As we look forward to 2025, Thailand will likely remain a top travel destination for Malaysians. With its intricate history, beautiful beaches, mouth-watering street food, and one-of-a-kind cultural festivals, Thailand truly has it all.
But if you’re planning a getaway to the Land of Smiles next year, there’s a new cost to consider—a travel tax that all international tourists must pay, starting with air travellers.
The RM39 (approx.) travel tax: What to know before you go
Pending cabinet approval, Thailand’s Tourism and Sports Ministry may implement this RM39 (300 baht) tax on all international travellers in early 2025. This tax aims to support tourism infrastructure, environmental conservation, and medical coverage for tourists, ensuring a sustainable and secure travel experience. Rolled out in phases, the tax will first apply to air travellers, who make up 70% of foreign arrivals, and expanded to land and sea entries about six months later.

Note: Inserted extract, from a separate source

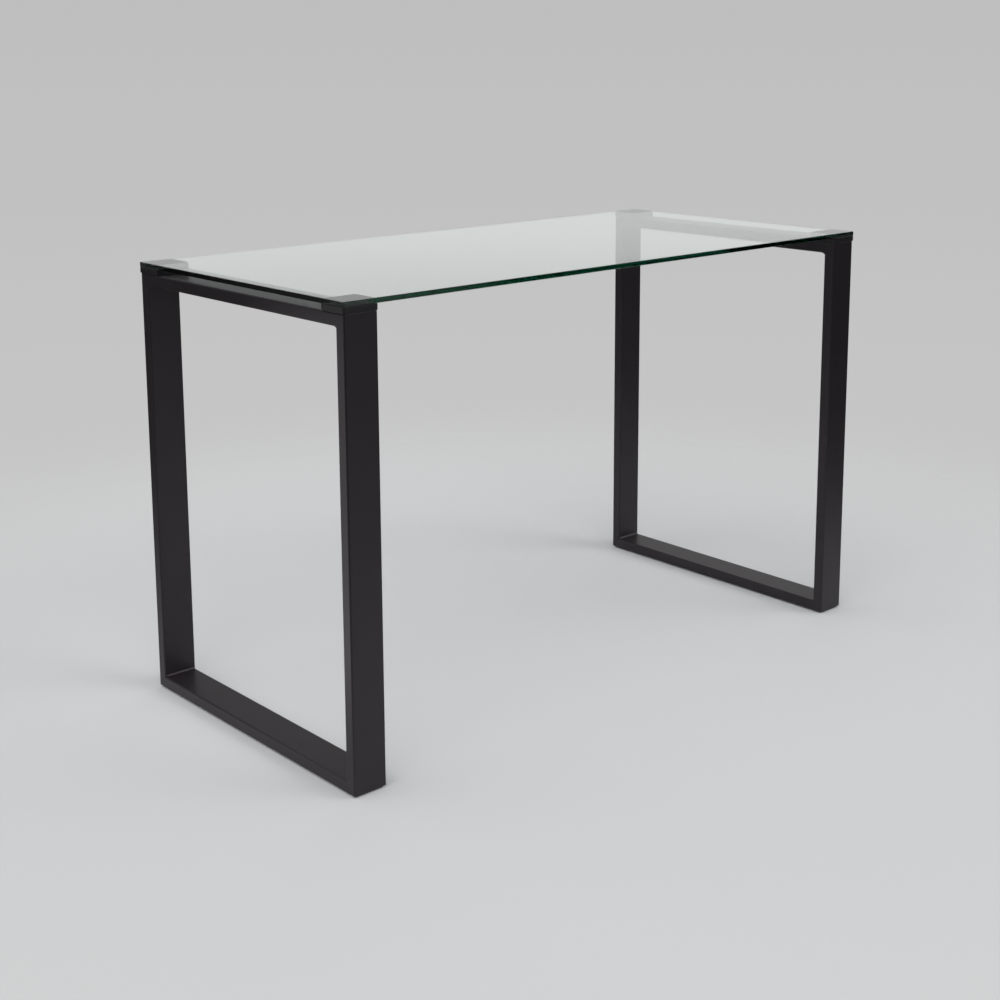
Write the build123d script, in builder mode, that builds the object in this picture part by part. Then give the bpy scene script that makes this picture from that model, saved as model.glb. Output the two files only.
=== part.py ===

The seamless transaction system, powered by Krungthai Bank, is designed to make collection easy. At the same time, bundled travel insurance will offer up to 30 days of accident coverage, providing 1 million Thai baht for accidental death and 500,000 baht for injuries.
To ensure fairness, Thailand’s Tourism and Sports Ministry is considering a uniform 300-baht rate for all entry points rather than the previously proposed lower fee for land and sea arrivals.
How to make the payment
Travellers can make the RM39 (300 baht) payment online through a website or app, much like South Korea’s K-ETA system, which requires foreign visitors to register and pay before arrival.
Approved initially in early 2023 by Thailand’s former government, the current cabinet will revisit the plan this January. If given the green light, the online system aims to make it simple and hassle-free for tourists to settle this small fee, paving the way for a smooth start to their Thailand adventures.